------ Given data
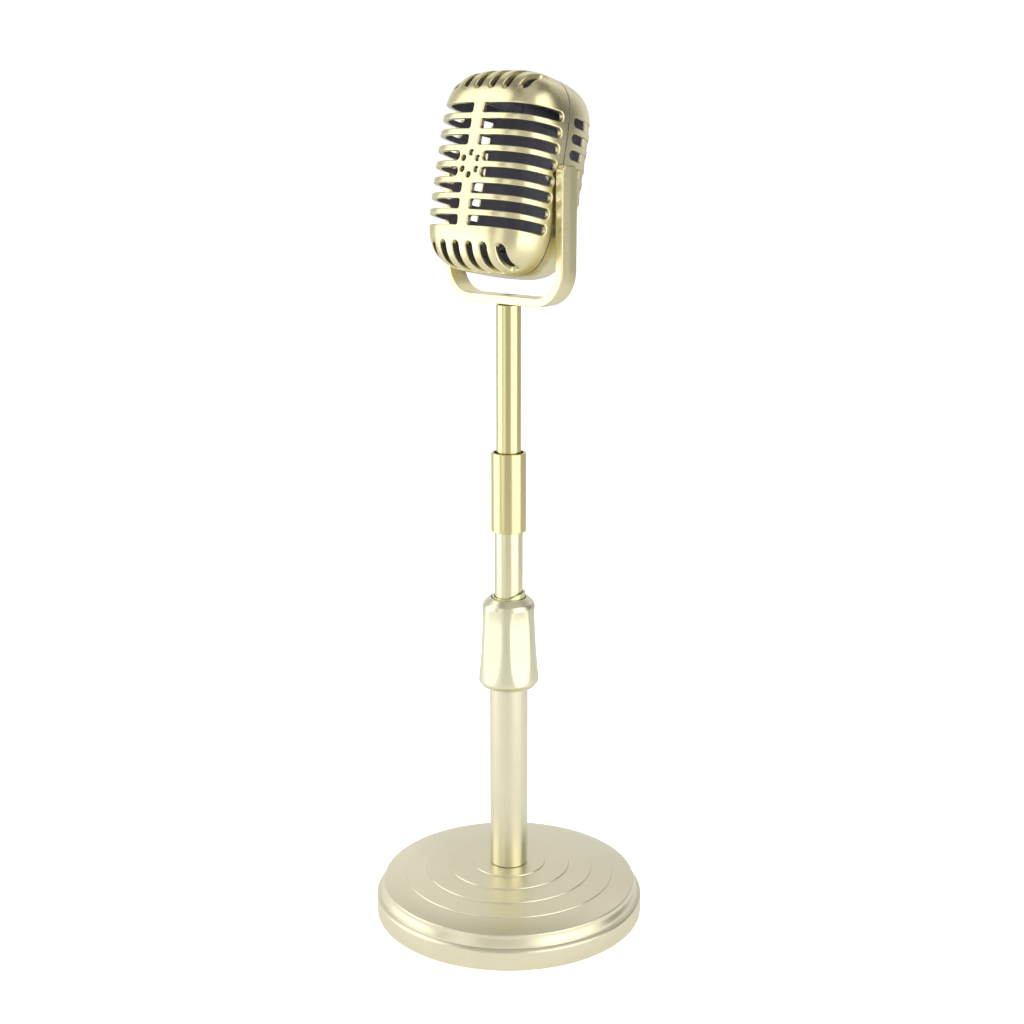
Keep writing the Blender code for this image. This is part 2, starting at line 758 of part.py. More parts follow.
def badge_holes():
    """Six small holes in a ring in the middle of the face."""
    holes = []
    for index in range(6):
        angle = math.radians(30 + 60 * index)
        across = BADGE_RING_R * math.cos(angle)
        up = BADGE_RING_R * math.sin(angle)
        low = (across, -FRONT_DEPTH - 0.005, up)
        high = (across, -FRONT_DEPTH + 0.005, up)
        holes.append(rod_mesh("badge_hole", BADGE_HOLE_R, low, high, steps=8))
    return joined_mesh("badge_holes", holes)


def window_boxes():
    """Cutters of the small side windows behind the seam."""
    boxes = []
    for height in row_heights():
        low = height - WINDOW_H / 2
        high = height + WINDOW_H / 2
        boxes.append(((HEAD_HALF / 2, WINDOW_Y[0], low), (FAR, WINDOW_Y[1], high)))
        boxes.append(((-FAR, WINDOW_Y[0], low), (-HEAD_HALF / 2, WINDOW_Y[1], high)))
    return boxes


def pivot_hole():
    """A bar through both sides at the seam, which clears the pivot screws."""
    return rod_mesh("pivot_hole", PIVOT_R + FIT + 0.0001, (-FAR, 0, 0), (FAR, 0, 0), steps=12)


def boss_mesh(name, radius, near, far):
    """The same cylinder at the bottom and the top screw boss, between two depths."""
    bottom = rod_mesh(name, radius, (0, near, -BOSS_Z), (0, far, -BOSS_Z), steps=12)
    top = rod_mesh(name, radius, (0, near, BOSS_Z), (0, far, BOSS_Z), steps=12)
    return joined_mesh(name, [bottom, top])


def front_shell(parent):
    """Front half: slotted grille with two hidden bosses for the screws."""
    half = head_half("front_shell", -1, FRONT_DEPTH, FRONT_POWER, FRONT_WALL, parent)
    bosses = boss_mesh("front_bosses", BOSS_FRONT_R, -SEAM_GAP, BOSS_FRONT_END)
    grille = [boxes_mesh("grille_slots", grille_boxes()), badge_holes(), pivot_hole()]
    pilots = boss_mesh("front_pilots", SHELL_SCREW_R + FIT, 0.001, PILOT_END)
    boolean(half, add_cutter("front_bosses", bosses, parent), "UNION")
    openings = joined_mesh("front_openings", grille + [pilots])
    boolean(half, add_cutter("front_openings", openings, parent), "DIFFERENCE")


def rear_shell(parent):
    """Rear half: side windows, and two counterbored bosses for the screws."""
    half = head_half("rear_shell", 1, REAR_DEPTH, REAR_POWER, REAR_WALL, parent)
    bosses = boss_mesh("rear_bosses", BOSS_REAR_R, SEAM_GAP, BOSS_REAR_END)
    seats = boss_mesh("rear_counterbores", SHELL_SCREW_HEAD_R + FIT, SHELL_SCREW_SEAT, FAR)
    openings = [boxes_mesh("side_windows", window_boxes()), pivot_hole()]
    hole_end = SHELL_SCREW_SEAT + 0.001
    openings.append(boss_mesh("rear_screw_holes", SHELL_SCREW_R + FIT, -0.001, hole_end))
    boolean(half, add_cutter("rear_bosses", bosses, parent), "UNION")
    boolean(half, add_cutter("rear_counterbores", seats, parent), "DIFFERENCE")
    openings = joined_mesh("rear_openings", openings)
    boolean(half, add_cutter("rear_openings", openings, parent), "DIFFERENCE")


def shell_screws(parent):
    for end, height in (("top", BOSS_Z), ("bottom", -BOSS_Z)):
        sizes = (SHELL_SCREW_R, SHELL_SCREW_HEAD_R, SHELL_SCREW_LENGTH, SHELL_SCREW_HEAD_H)
        screw = headed_screw(f"shell_screw_{end}", *sizes, parent)
        screw.location = (0, SHELL_SCREW_SEAT + FIT, height)
        screw.rotation_euler = (math.radians(-90), 0, 0)


def head():
    """Everything that tilts, under an empty on the pivot axis."""
    pivot = bpy.data.objects.new("head_pivot", None)
    pivot.location = (0, 0, PIVOT_Z)
    pivot.rotation_euler = (-HEAD_TILT, 0, 0)
    PARTS.objects.link(pivot)
    front_shell(pivot)
    rear_shell(pivot)
    shell_screws(pivot)


clear_scene()
PARTS = new_collection("stand_microphone")
CUTTERS = new_collection("cutters")
foot()
lower_mast()
twist_lock()
sliding_mast()
yoke()
yoke_screw()
pivot_fixings()
head()
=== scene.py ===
"""Visual model of a vintage-style prop microphone on a telescoping table stand.

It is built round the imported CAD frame. Shape functions work in millimetres. Round pieces are
turned from profiles with rounded corners. The head's shells, the yoke and the collet are carved
from distance fields, which gives every moulded edge its radius, and are then meshed.
"""

import json
import math

import bmesh
import bpy
import numpy as np
from mathutils import Matrix, Vector

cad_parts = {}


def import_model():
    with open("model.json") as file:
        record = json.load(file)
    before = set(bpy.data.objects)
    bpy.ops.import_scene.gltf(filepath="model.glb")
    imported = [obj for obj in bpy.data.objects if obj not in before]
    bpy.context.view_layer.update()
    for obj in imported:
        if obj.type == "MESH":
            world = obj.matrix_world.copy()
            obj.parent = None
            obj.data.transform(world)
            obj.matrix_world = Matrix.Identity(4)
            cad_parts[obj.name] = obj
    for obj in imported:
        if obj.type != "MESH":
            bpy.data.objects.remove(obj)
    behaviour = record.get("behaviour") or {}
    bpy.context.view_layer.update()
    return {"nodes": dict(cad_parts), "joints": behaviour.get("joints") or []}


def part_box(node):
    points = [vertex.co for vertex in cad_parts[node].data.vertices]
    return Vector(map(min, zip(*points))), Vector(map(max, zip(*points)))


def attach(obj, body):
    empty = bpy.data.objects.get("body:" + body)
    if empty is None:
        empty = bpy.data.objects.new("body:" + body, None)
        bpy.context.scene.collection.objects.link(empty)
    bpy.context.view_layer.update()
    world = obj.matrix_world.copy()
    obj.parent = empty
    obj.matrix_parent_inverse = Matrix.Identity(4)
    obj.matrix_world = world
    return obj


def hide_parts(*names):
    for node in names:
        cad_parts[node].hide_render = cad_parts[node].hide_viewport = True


MM = 0.001
FAR = 60.0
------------
- **Problem to solve**
Restate the listing exactly, starting at its first line and ending at the line where "return boxes" occurs; include both and no other lines.

- **Solution**
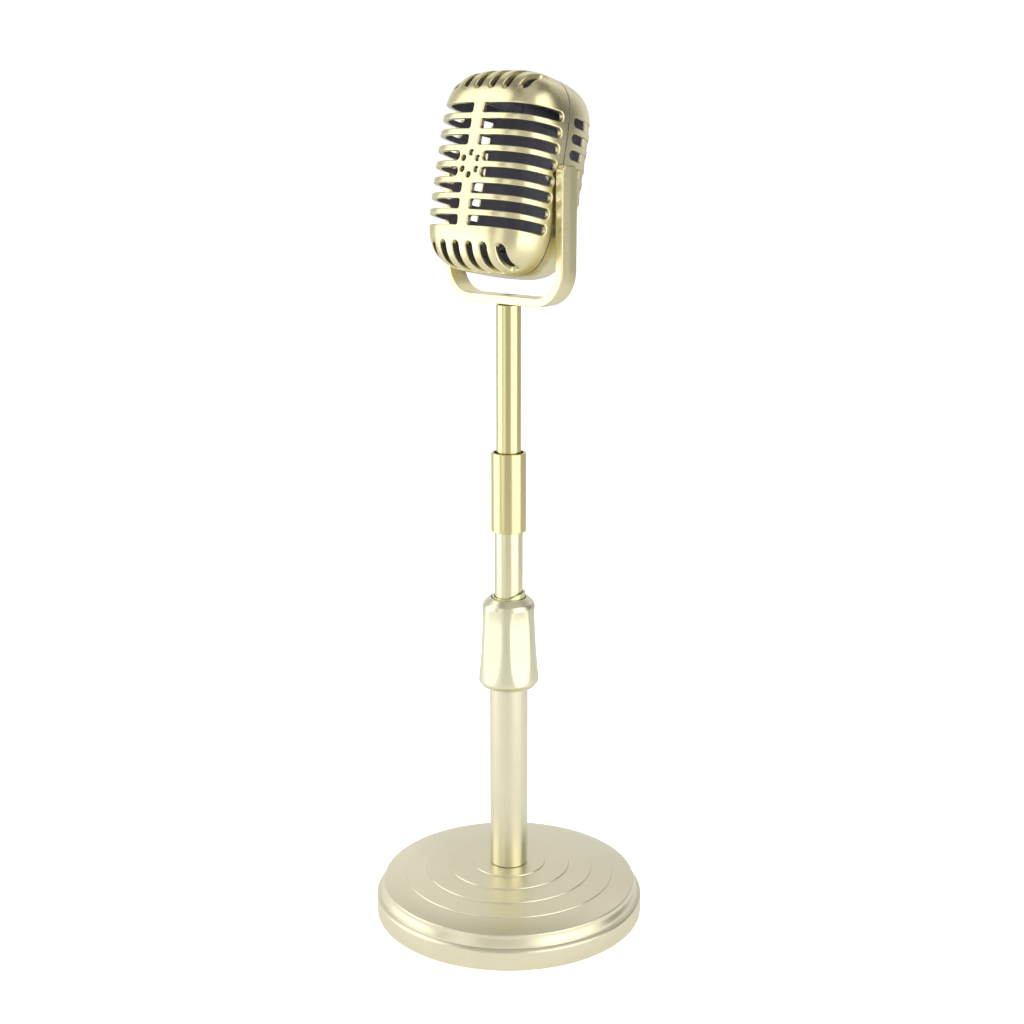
Keep writing the Blender code for this image. This is part 2, starting at line 758 of part.py. More parts follow.
def badge_holes():
    """Six small holes in a ring in the middle of the face."""
    holes = []
    for index in range(6):
        angle = math.radians(30 + 60 * index)
        across = BADGE_RING_R * math.cos(angle)
        up = BADGE_RING_R * math.sin(angle)
        low = (across, -FRONT_DEPTH - 0.005, up)
        high = (across, -FRONT_DEPTH + 0.005, up)
        holes.append(rod_mesh("badge_hole", BADGE_HOLE_R, low, high, steps=8))
    return joined_mesh("badge_holes", holes)


def window_boxes():
    """Cutters of the small side windows behind the seam."""
    boxes = []
    for height in row_heights():
        low = height - WINDOW_H / 2
        high = height + WINDOW_H / 2
        boxes.append(((HEAD_HALF / 2, WINDOW_Y[0], low), (FAR, WINDOW_Y[1], high)))
        boxes.append(((-FAR, WINDOW_Y[0], low), (-HEAD_HALF / 2, WINDOW_Y[1], high)))
    return boxes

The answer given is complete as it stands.